Data extract:
• • •

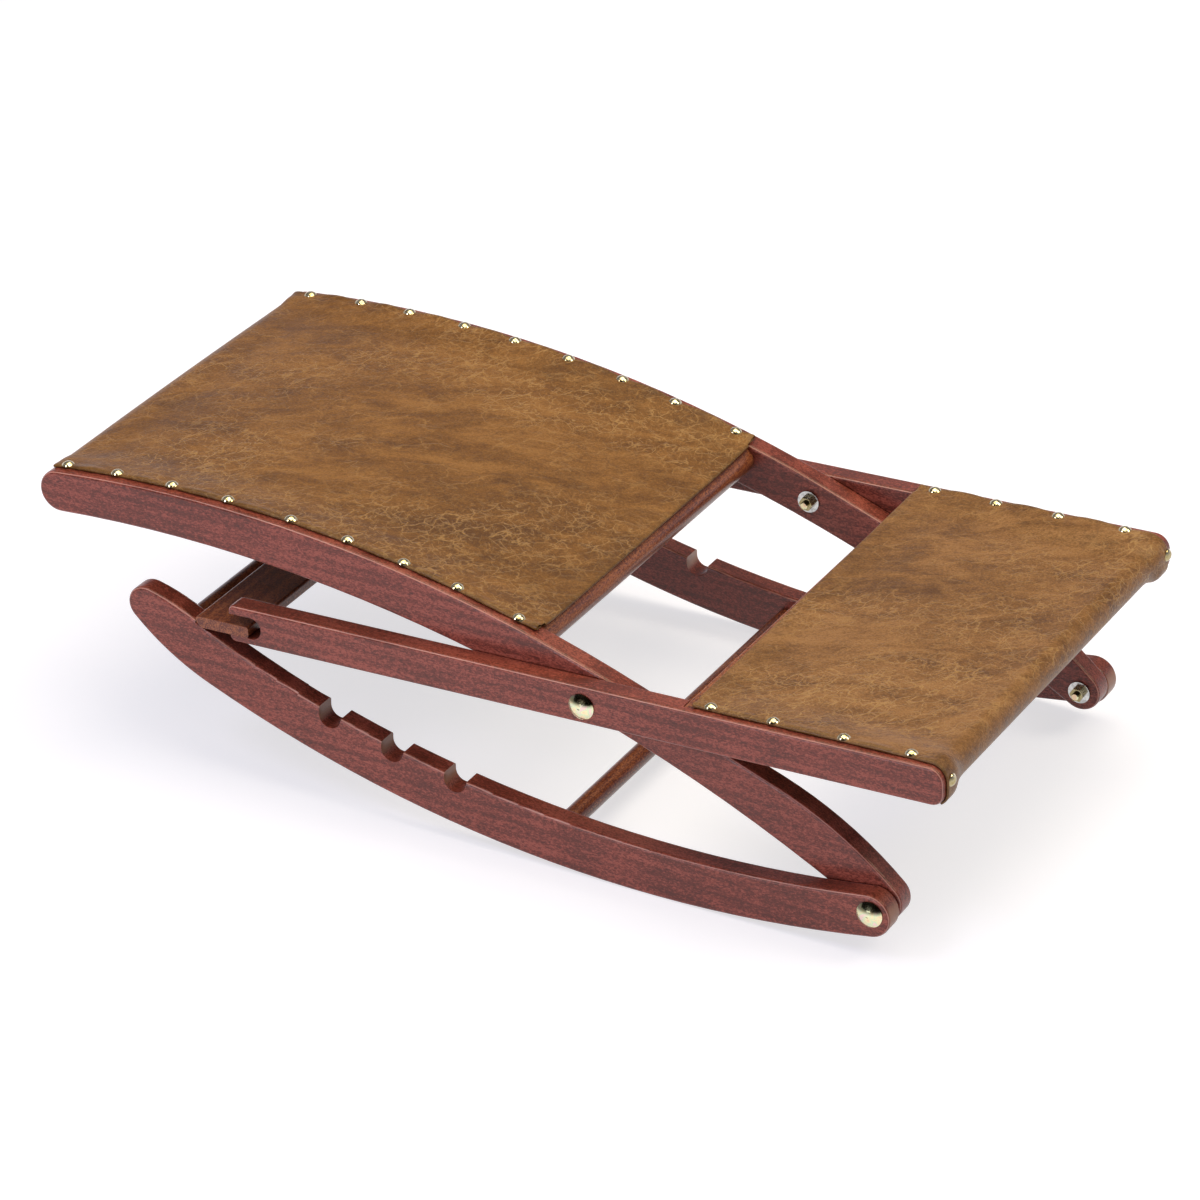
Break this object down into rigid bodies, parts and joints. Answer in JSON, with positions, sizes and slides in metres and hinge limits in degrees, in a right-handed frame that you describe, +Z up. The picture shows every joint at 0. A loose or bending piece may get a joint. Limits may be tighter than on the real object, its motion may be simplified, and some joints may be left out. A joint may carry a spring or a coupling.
{
  "type": "rocking footstool",
  "caption": "Low rocking footstool with curved rockers, a leather seat panel and a crossing leather foot panel that props up in notches.",
  "frame": {"origin": "on the floor under the middle of the stool's length and width", "axes": "+X towards the foot end, +Y towards the rear side, +Z up"},
  "size_m": [0.7719, 0.4144, 0.2238],
  "materials": {
    "stained_wood": "red-brown stain under satin lacquer",
    "tan_leather": "waxed tan hide",
    "brass_nails": "polished dome heads",
    "yellow_zinc_steel": "yellow zinc plating",
    "zinc_steel": "bright zinc plating"
  },
  "bodies": {
    "rocker_base": {"rocker_front": "stained_wood", "rocker_rear": "stained_wood", "stretcher_middle": "stained_wood", "stretcher_head": "stained_wood", "rocker_bolts": "yellow_zinc_steel", "rocker_washers": "zinc_steel", "rocker_nuts": "yellow_zinc_steel"},
    "seat_frame": {"seat_rail_front": "stained_wood", "seat_rail_rear": "stained_wood", "seat_bar_head": "stained_wood", "seat_bar_foot": "stained_wood", "seat_leather": "tan_leather", "seat_nails_front": "brass_nails", "seat_nails_rear": "brass_nails"},
    "foot_frame": {"foot_rail_front": "stained_wood", "foot_rail_rear": "stained_wood", "foot_bar_inner": "stained_wood", "foot_bar_end": "stained_wood", "prop_board": "stained_wood", "foot_leather": "tan_leather", "foot_nails_front": "brass_nails", "foot_nails_rear": "brass_nails", "foot_end_nails": "brass_nails", "cross_bolts": "yellow_zinc_steel", "cross_washers": "zinc_steel", "cross_nuts": "yellow_zinc_steel"}
  },
  "joints": [
    {"name": "seat_swing", "type": "hinge", "parent": "rocker_base", "child": "seat_frame", "pos_m": [0.327, 0, 0.0365], "axis": [0, 1, 0], "range_deg": [0, 41.7]},
    {"name": "foot_swing", "type": "hinge", "parent": "seat_frame", "child": "foot_frame", "pos_m": [0.0925, 0, 0.1435], "axis": [0, -1, 0], "range_deg": [0, 79.23]}
  ],
  "couplings": [
    {"joint": "foot_swing", "follows": "seat_swing", "ratio": 1.9}
  ]
}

• • •

Given instruction:
Print the material verbatim, all of it.

The solution:
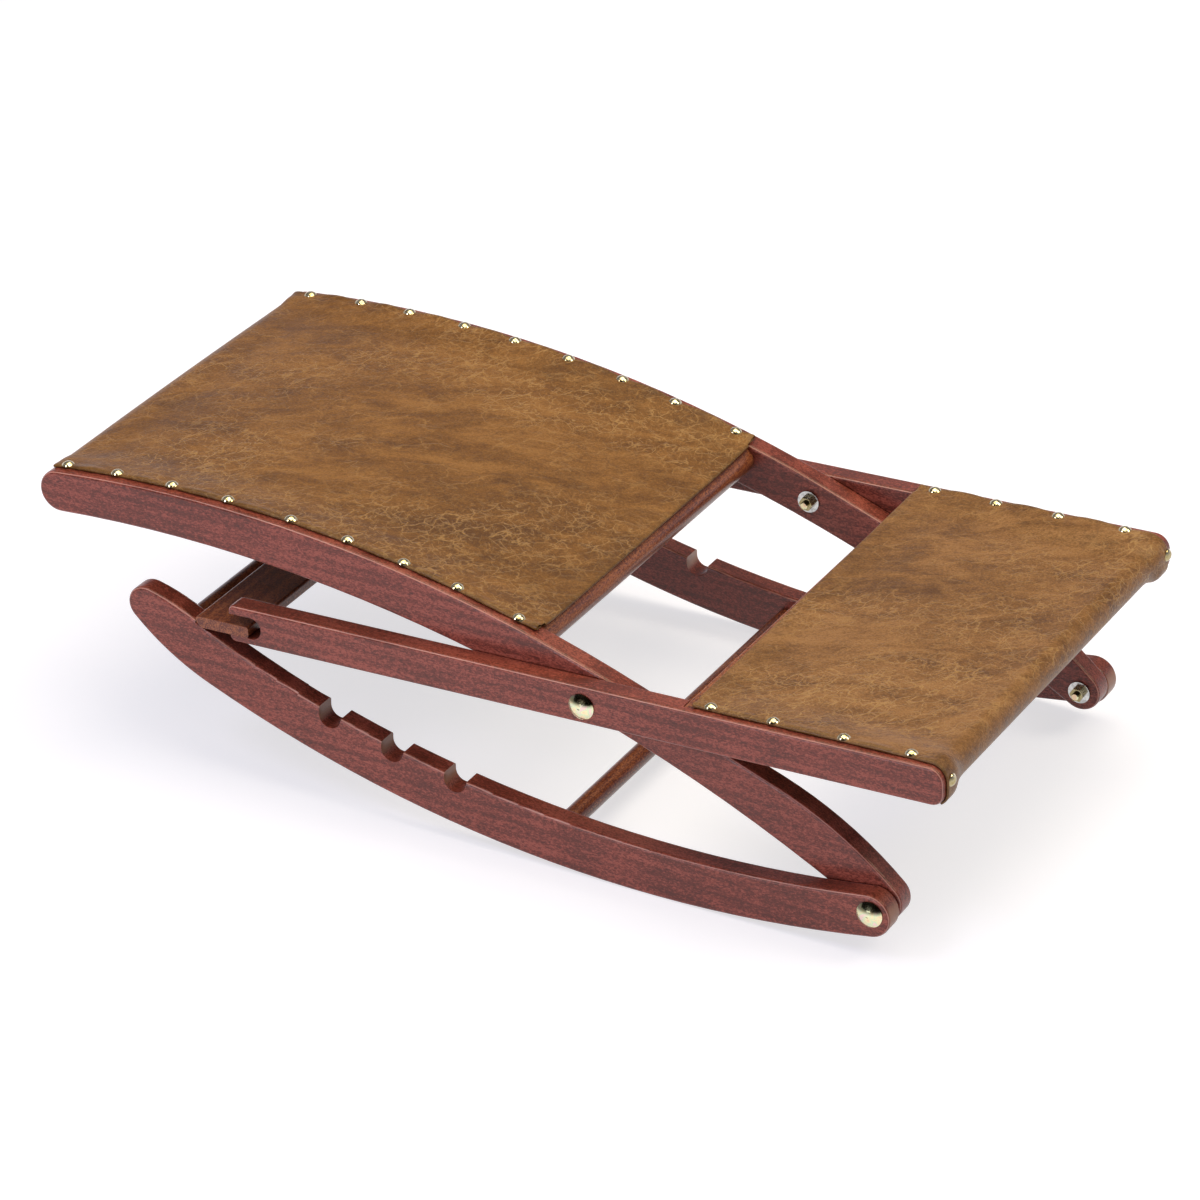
Break this object down into rigid bodies, parts and joints. Answer in JSON, with positions, sizes and slides in metres and hinge limits in degrees, in a right-handed frame that you describe, +Z up. The picture shows every joint at 0. A loose or bending piece may get a joint. Limits may be tighter than on the real object, its motion may be simplified, and some joints may be left out. A joint may carry a spring or a coupling.
{
  "type": "rocking footstool",
  "caption": "Low rocking footstool with curved rockers, a leather seat panel and a crossing leather foot panel that props up in notches.",
  "frame": {"origin": "on the floor under the middle of the stool's length and width", "axes": "+X towards the foot end, +Y towards the rear side, +Z up"},
  "size_m": [0.7719, 0.4144, 0.2238],
  "materials": {
    "stained_wood": "red-brown stain under satin lacquer",
    "tan_leather": "waxed tan hide",
    "brass_nails": "polished dome heads",
    "yellow_zinc_steel": "yellow zinc plating",
    "zinc_steel": "bright zinc plating"
  },
  "bodies": {
    "rocker_base": {"rocker_front": "stained_wood", "rocker_rear": "stained_wood", "stretcher_middle": "stained_wood", "stretcher_head": "stained_wood", "rocker_bolts": "yellow_zinc_steel", "rocker_washers": "zinc_steel", "rocker_nuts": "yellow_zinc_steel"},
    "seat_frame": {"seat_rail_front": "stained_wood", "seat_rail_rear": "stained_wood", "seat_bar_head": "stained_wood", "seat_bar_foot": "stained_wood", "seat_leather": "tan_leather", "seat_nails_front": "brass_nails", "seat_nails_rear": "brass_nails"},
    "foot_frame": {"foot_rail_front": "stained_wood", "foot_rail_rear": "stained_wood", "foot_bar_inner": "stained_wood", "foot_bar_end": "stained_wood", "prop_board": "stained_wood", "foot_leather": "tan_leather", "foot_nails_front": "brass_nails", "foot_nails_rear": "brass_nails", "foot_end_nails": "brass_nails", "cross_bolts": "yellow_zinc_steel", "cross_washers": "zinc_steel", "cross_nuts": "yellow_zinc_steel"}
  },
  "joints": [
    {"name": "seat_swing", "type": "hinge", "parent": "rocker_base", "child": "seat_frame", "pos_m": [0.327, 0, 0.0365], "axis": [0, 1, 0], "range_deg": [0, 41.7]},
    {"name": "foot_swing", "type": "hinge", "parent": "seat_frame", "child": "foot_frame", "pos_m": [0.0925, 0, 0.1435], "axis": [0, -1, 0], "range_deg": [0, 79.23]}
  ],
  "couplings": [
    {"joint": "foot_swing", "follows": "seat_swing", "ratio": 1.9}
  ]
}